Outside of corsair activity targeting European ships and enslaving the victims, the trade in slaves and other "goods" acquired the trans-Saharan trade was the main source of revenue for the rulers (beys and pashas) of Tripoli from c.1500-1795. Moreover, as Zeltner takes great pains to indicate, most of the goods traded further south to Borno or sub-Saharan Africa via Tripoli came from Europe, especially Italy and even France. Thus, the trans-Saharan trade of the Central Sudan was directly linked to Mediterranean and European economies. Zeltner seems to have believed that had the Holy Roman Empire under Charles V or another European power had permanently established control of Tripoli and the Barbary coast, European trade with the African interior through the Sahara could have developed fully without the constant attacks of pirates or, in the case of Tripoli, frequent revolutions and unseating of pashas. But that's neither here nor there. Perhaps it is best to see Zeltner's overview of Tripoli's history in an attempt to show how the North African port served a vital role in connecting various regional or really global economies. Future studies could probably, assuming more data is accumulated or discovered, link developments in Tripoli and Fezzan with specific economic and political affairs in the Central Sudan or Borno.
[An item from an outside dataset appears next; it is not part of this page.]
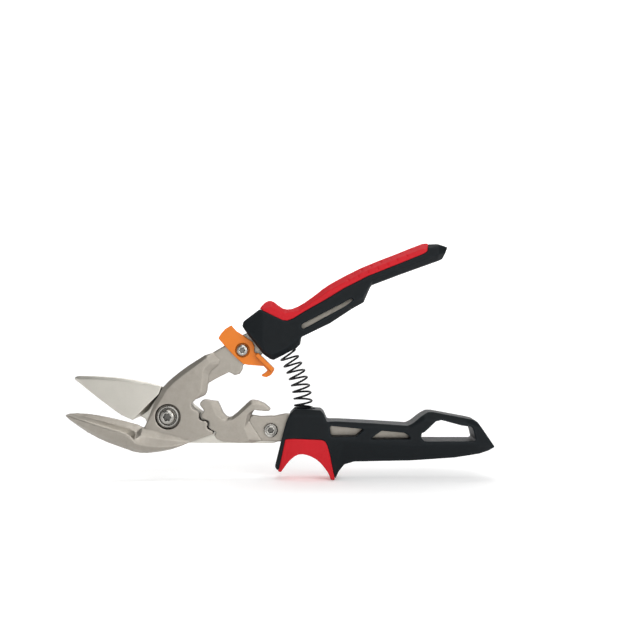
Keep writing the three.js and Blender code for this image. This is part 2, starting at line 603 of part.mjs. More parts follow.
function leverBolt() {
  const headFar = -TANG_THICK - RUNNING;
  const body = turned(LEVER_PIVOT, [
    [0, LEVER_HEAD_Y], [2.5, LEVER_HEAD_Y], [2.8, LEVER_HEAD_Y + 0.35], [3.2, LEVER_HEAD_Y + 0.35],
    [3.5, LEVER_HEAD_Y + 0.1], [LEVER_HEAD_R, LEVER_HEAD_Y + 0.8], [LEVER_HEAD_R, headFar],
    [LEVER_BOLT_R, headFar], [LEVER_BOLT_R, LEVER_END_Y - 0.4], [LEVER_BOLT_R - 0.4, LEVER_END_Y],
    [0, LEVER_END_Y],
  ]);
  return body.subtract(starSocket(LEVER_PIVOT, LEVER_SOCKET_R, LEVER_HEAD_Y, LEVER_SOCKET_DEPTH));
}

function latchScrew() {
  const headFar = LATCH_NEAR + LATCH_SEAT_DEPTH - RUNNING;
  const body = turned(LATCH_PIVOT, [
    [0, LATCH_HEAD_Y], [2.3, LATCH_HEAD_Y], [3.1, LATCH_HEAD_Y + 0.45],
    [LATCH_HEAD_R, LATCH_HEAD_Y + 1.2], [LATCH_HEAD_R, headFar], [LATCH_SCREW_R, headFar],
    [LATCH_SCREW_R, LATCH_END_Y], [0, LATCH_END_Y],
  ]);
  return body.subtract(starSocket(LATCH_PIVOT, LATCH_SOCKET_R, LATCH_HEAD_Y, LATCH_SOCKET_DEPTH));
}

const latchWasher = () => (
  ring(LATCH_PIVOT, LATCH_SCREW_R + RUNNING, 4.3, LATCH_FAR + RUNNING, -TANG_THICK - RUNNING, 0.1)
);

function latch() {
  const furrow = prism(LATCH_FURROW, LATCH_NEAR - 1, LATCH_NEAR + LATCH_FOLD_DEPTH);
  const body = plate(LATCH_PLATE, LATCH_NEAR, LATCH_FAR, 0.4, 0).subtract(furrow);
  const strip = prism(LATCH_STRIP, LATCH_STRIP_Y, LATCH_FAR - 0.2);
  return body.add(strip)
    .subtract(bore(LATCH_PIVOT, LATCH_SEAT_R, -CUT_SPAN, LATCH_NEAR + LATCH_SEAT_DEPTH))
    .subtract(bore(LATCH_PIVOT, LATCH_SCREW_R + RUNNING, -CUT_SPAN, 0));
}

// ---------------------------------------------------------------- handles
// Depth envelope: flat face on both sides with a border that falls away towards the edges.
function envelope(stations) {
  const rings = stations.map(([x, points]) => {
    const near = points.map(([z, half]) => [x, HANDLE_MID_Y - half, z]);
    const far = points.map(([z, half]) => [x, HANDLE_MID_Y + half, z]).reverse();
    return [...near, ...far];
  });
  return lengthwise(rings);
}

const upperEnvelope = () => envelope(UPPER_FACE.map(([x, top, bottom, half]) => [x, [
  [top + 3, Math.max(half - CHAMFER_DROP * 1.8, THIN_EDGE)],
  [top - CHAMFER_RUN, half],
  [bottom + CHAMFER_RUN, half],
  [bottom - 3, Math.max(half - CHAMFER_DROP * 1.8, THIN_EDGE)],
]]));

const lowerEnvelope = () => envelope(LOWER_FACE.map(([x, top, crease, bottom, half, foot]) => [x, [
  [top + 3, Math.max(half - CHAMFER_DROP * 1.5, THIN_EDGE)],
  [top - CHAMFER_RUN - 1.5, half],
  [crease, half],
  [bottom - 3, foot - 1],
]]));

// Cavity that a flat tongue sits in, slightly larger than the tongue.
const tangCavity = (loop) => prism(inset(loop, -FIT_GAP), -TANG_THICK - FIT_GAP, FIT_GAP);

// Floor and mouth of a spring pocket that follows the given end of the spring's axis.
const pocket = (end, inward) => [
  along(end, inward, -PEG_SETBACK - 0.1), along(end, inward, POCKET_REACH),
];
const UPPER_POCKET = pocket(SPRING_AXIS[0], SPRING_AXIS[1]);
const LOWER_POCKET = pocket(SPRING_AXIS[5], SPRING_AXIS[4]);

function upperGrip() {
  const loop = tidyLoop([...UPPER_GRIP_UNDER, ...UPPER_SPLIT]);
  return prism(loop, -CUT_SPAN, CUT_SPAN).intersect(upperEnvelope())
    .subtract(tangCavity(UPPER_TANG))
    .subtract(prism(UPPER_SLOT, -CUT_SPAN, -1))
    .subtract(peg(...UPPER_POCKET, POCKET_R));
}

function upperPad() {
  const seam = UPPER_SPLIT.slice(0, -1).map(([x, z]) => [x - 0.12, z + FIT_GAP]);
  const loop = tidyLoop([...smooth(UPPER_PAD_TOP, 2), ...seam]);
  return prism(loop, -CUT_SPAN, CUT_SPAN).intersect(upperEnvelope());
}

// Part of the core that reaches down inside the finger pad.
function padCore(clearance) {
  const arch = smooth(PAD_CORE_ARCH, 3);
  const loop = inset([[70.6, -6], ...arch, [93, -6]], -clearance);
  const half = HANDLE_HALF - PAD_WALL - 1 + clearance;
  return prism(loop, HANDLE_MID_Y - half, HANDLE_MID_Y + half);
}

const lowerLoop = () => tidyLoop([...LOWER_GRIP_TOP, ...smooth(FINGER_ARCH, 2), ...LOWER_GRIP_FOOT]);

function lowerGrip() {
  const whole = prism(lowerLoop(), -CUT_SPAN, CUT_SPAN).intersect(lowerEnvelope());
  return whole
    .subtract(prism(inset(FINGER_PAD, -FIT_GAP), -CUT_SPAN, CUT_SPAN))
    .add(padCore(0).intersect(whole))
    .subtract(tangCavity(LOWER_TANG))
    .subtract(bore(LEVER_PIVOT, TAIL_END_R + 0.6, 0, TAIL_FAR + 0.6))
    .subtract(prism(LOWER_SLOT_A, -CUT_SPAN, -1))
    .subtract(prism(LOWER_SLOT_B, -CUT_SPAN, -1))
    .subtract(prism(LOWER_WINDOW, -CUT_SPAN, CUT_SPAN))
    .subtract(peg(...LOWER_POCKET, POCKET_R));
}

function fingerPad() {
  return prism(lowerLoop(), -CUT_SPAN, CUT_SPAN).intersect(lowerEnvelope())
    .intersect(prism(FINGER_PAD, -CUT_SPAN, CUT_SPAN))
    .subtract(padCore(FIT_GAP))
    .subtract(tangCavity(LOWER_TANG));
}

// ---------------------------------------------------------------- spring
function springPath() {
  const knots = SPRING_AXIS.map(([x, z]) => new THREE.Vector3(x, HANDLE_MID_Y, z));
  const axis = new THREE.CatmullRomCurve3(knots);
  const path = new THREE.Curve();
  path.getPoint = (t, target = new THREE.Vector3()) => {
    const centre = axis.getPointAt(t);
    const tangent = axis.getTangentAt(t);
    const across = new THREE.Vector3(-tangent.z, 0, tangent.x);
    const angle = (t * SPRING_TURNS + SPRING_PHASE) * 2 * Math.PI;
    return target.copy(centre)
      .addScaledVector(across, SPRING_COIL_R * Math.cos(angle))
      .add(new THREE.Vector3(0, -SPRING_COIL_R * Math.sin(angle), 0));
  };
  return path;
}

function returnSpring() {
  const section = regular([0, 0], SPRING_WIRE_R, 6).map(([x, y]) => new THREE.Vector2(x, y));
  const wire = new THREE.Shape(section);
  const geometry = new THREE.ExtrudeGeometry(wire, {
    steps: Math.round(SPRING_TURNS * SPRING_STEPS_PER_TURN),
    extrudePath: springPath(),
    bevelEnabled: false,
  });
  return fromGeometry(geometry);
}

// Flanged peg that centres one end of the spring in its pocket.
function springPeg(end, inward) {
  const base = along(end, inward, -PEG_SETBACK);
  const face = along(end, inward, PEG_FLANGE_THICK - PEG_SETBACK);
  const nose = along(end, inward, PEG_LENGTH - PEG_SETBACK);
  return peg(base, face, PEG_FLANGE_R).add(peg(base, nose, PEG_R));
}

// ---------------------------------------------------------------- assembly
const pivotNut = () => hexNut(PIVOT, PIVOT_NUT_R, BOLT_R + RUNNING, NUT_NEAR, BOLT_END_Y - 0.6);
const leverNut = () => (
  hexNut(LEVER_PIVOT, LEVER_NUT_R, LEVER_BOLT_R + RUNNING, NUT_NEAR, LEVER_END_Y - 0.4)
);
const latchNut = () => (
  hexNut(LATCH_PIVOT, LATCH_NUT_R, LATCH_SCREW_R + RUNNING, RUNNING, LATCH_END_Y - 0.4)
);

const PARTS = [
  ['upper_jaw', BRIGHT_STEEL, upperJaw],
  ['lower_jaw', STEEL, lowerJaw],
  ['gear_lever', STEEL, gearLever],
  ['pivot_bolt', FASTENER, pivotBolt],
  ['pivot_washer', FASTENER, pivotWasher],
  ['pivot_rear_washer', FASTENER, () => rearWasher(PIVOT, BOLT_R, PIVOT_REAR_WASHER_R)],
  ['pivot_nut', FASTENER, pivotNut],
  ['lever_bolt', FASTENER, leverBolt],
  ['lever_rear_washer', FASTENER, () => rearWasher(LEVER_PIVOT, LEVER_BOLT_R, LEVER_WASHER_R)],
  ['lever_nut', FASTENER, leverNut],
  ['latch', ORANGE, latch],
  ['latch_screw', FASTENER, latchScrew],
  ['latch_washer', FASTENER, latchWasher],
  ['latch_nut', FASTENER, latchNut],
  ['upper_grip', BLACK, upperGrip],
  ['upper_thumb_pad', RED, upperPad],
  ['lower_grip', BLACK, lowerGrip],
  ['lower_finger_pad', RED, fingerPad],
  ['return_spring', SPRING_STEEL, returnSpring],
  ['upper_spring_peg', BLACK, () => springPeg(SPRING_AXIS[0], SPRING_AXIS[1])],
  ['lower_spring_peg', BLACK, () => springPeg(SPRING_AXIS[5], SPRING_AXIS[4])],
];

// Mesh with the origin moved to the rear end face of the main bolt.
function toMesh(name, material, body) {
  const data = body.getMesh();
  const geometry = new THREE.BufferGeometry();
  geometry.setAttribute('position', new THREE.BufferAttribute(new Float32Array(data.vertProperties), 3));
  geometry.setIndex(new THREE.BufferAttribute(new Uint32Array(data.triVerts), 1));
  geometry.translate(0, -BOLT_END_Y, 0);
  geometry.computeVertexNormals();
  const mesh = new THREE.Mesh(geometry, material);
  mesh.name = name;
  return mesh;
}

const assembly = new THREE.Group();
assembly.name = 'aviation_snips';
PARTS.forEach(([name, material, build]) => {
  assembly.add(toMesh(name, material, build()));
});

export default assembly;
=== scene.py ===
"""Looks of a pair of compound-action aviation snips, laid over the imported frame.

Metres, in the frame's own axes: +X from the blade tips to the handle ends, +Z up, and
the side with the catch and the screw heads facing -Y.
"""
import logging
import math
from dataclasses import dataclass, field
from enum import Enum

import bpy
import numpy as np
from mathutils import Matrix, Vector


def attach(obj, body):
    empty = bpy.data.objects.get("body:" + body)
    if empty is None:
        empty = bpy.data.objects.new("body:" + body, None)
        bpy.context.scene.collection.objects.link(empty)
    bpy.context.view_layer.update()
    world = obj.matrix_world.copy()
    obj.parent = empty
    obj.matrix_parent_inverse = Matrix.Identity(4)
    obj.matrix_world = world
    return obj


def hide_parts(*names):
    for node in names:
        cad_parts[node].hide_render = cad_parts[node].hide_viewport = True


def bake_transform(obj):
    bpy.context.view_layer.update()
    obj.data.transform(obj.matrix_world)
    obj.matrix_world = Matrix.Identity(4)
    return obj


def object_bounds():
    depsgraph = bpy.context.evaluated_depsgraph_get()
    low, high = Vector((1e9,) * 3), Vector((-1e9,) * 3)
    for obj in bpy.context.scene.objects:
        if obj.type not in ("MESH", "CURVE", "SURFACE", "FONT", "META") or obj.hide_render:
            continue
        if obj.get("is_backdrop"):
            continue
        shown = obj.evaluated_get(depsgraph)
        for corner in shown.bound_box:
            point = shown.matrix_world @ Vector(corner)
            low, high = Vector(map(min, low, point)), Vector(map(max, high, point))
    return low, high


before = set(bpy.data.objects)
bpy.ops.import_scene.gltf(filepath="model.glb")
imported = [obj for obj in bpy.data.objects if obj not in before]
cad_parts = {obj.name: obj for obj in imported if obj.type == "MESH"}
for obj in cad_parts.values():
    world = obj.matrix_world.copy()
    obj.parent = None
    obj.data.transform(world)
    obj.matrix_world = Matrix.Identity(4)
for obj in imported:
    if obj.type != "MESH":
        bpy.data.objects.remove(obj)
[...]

Unfortunately, there are some problems with Zeltner's approach and the structure of the book. The first 100 pages delve into the larger conflicts between the Ottoman Empire and the Holy Roman Empire in the Mediterranean. It is definitely important for understanding how Tripoli fell under the control of Turgut, but it may be excessive to spend so many pages on the period leading up to 1551. Perhaps it would have been good to cover Wadai in the 17th and 18th centuries, too, for an additional kingdom trading with Tripoli and the Libyan coast. Fuller coverage of what was going on in the Central Sudan during the period, in addition to the reign of Idris b. Ali of Borno, could have been juxtaposed with Tripoli's various conflicts with the English, French and other Europeans in the Mediterranean. That could have better emphasized how events or political, social, and religious changes in the Central Sudan had an impact on Tripoli and the Mediterranean, not just Tripoli's political or social changes influencing the Fezzan and "Sudan" to the south. It was also confusing to see Zeltner equate Kwararafa with the Mandara kingdom, despite evidence linking it to the Jukun peoples.
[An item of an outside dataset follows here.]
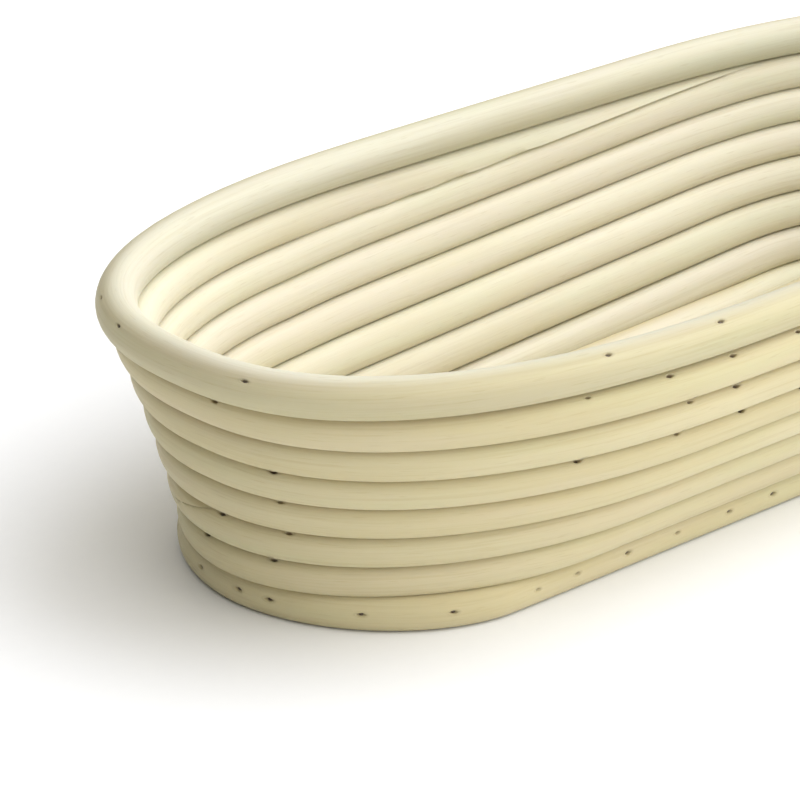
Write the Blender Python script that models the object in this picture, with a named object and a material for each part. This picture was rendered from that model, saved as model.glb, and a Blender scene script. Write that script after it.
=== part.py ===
"""Long oval proofing basket (banneton), coiled from round rattan cane and held with small wire nails.

Frame: metres, +Z up, origin on the table under the middle of the floor, +X along the basket and +Y towards
the back wall, where each course steps up to the next.

The canes follow one path. It starts as a flat spiral, the floor, and climbs the wall as a helix whose turns
are level except on the back wall. A turn is counted clockwise seen from above, from the middle of the back.
Levels number the turns: 0 is the bottom course of the wall, RIM_LEVEL the rim, and the floor is below 0.
"""

import functools
import math

import bmesh
import bpy
from mathutils import Vector

# Canes
PITCH = 0.0100
GAP = 0.0003
CANE_RADIUS = (PITCH - GAP) / 2
RIM_RADIUS = 0.0053
SECTION_SIDES = 8
CORNER_ANGLE = math.pi / SECTION_SIDES
FLAT_SHARE = math.cos(CORNER_ANGLE)
BLUNT_END = 0.0013
SHARP_ANGLE = math.radians(50)

# Basket
RIM_LEVEL = 7
FLOOR_TURNS = 4
RIM_HALF_WIDTH = 0.070
RIM_HALF_LENGTH = 0.1915
BOTTOM_END_LENGTH = 0.0486
RIM_END_LENGTH = 0.142
RIM_SQUARENESS = 2.43
ROUND_END = 1.88
END_GROWTH_POWER = 0.6

# Lean of the wall from upright in degrees: at the bottom, at the rim, and extra half way up
SIDE_LEAN = (21.8, 4.0, 11.2)
END_LEAN = (19.0, 30.7, -7.7)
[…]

Nevertheless, Zeltner's book is a good introduction to Tripoli that helps us better understand the Tripoli chronicle previously read for this site. Some of the particularities of Barbary piracy, Ottoman interests in the Mediterranean and even the role of the French in shipping African captives in Tripoli to the Levant were especially interesting. The frequent coups and revolutions and the way in which Tripoli, for a time, benefitted from French and English rivalry in the Mediterranean was likewise intriguing and perhaps brings to mind the ways in which banditry in the Sahara and Sahel had its counterpart on sea with the corsairs and rivalry between Sudanic states or kingdoms. Banditry and business go hand in hand, despite the former occasionally hurting the latter.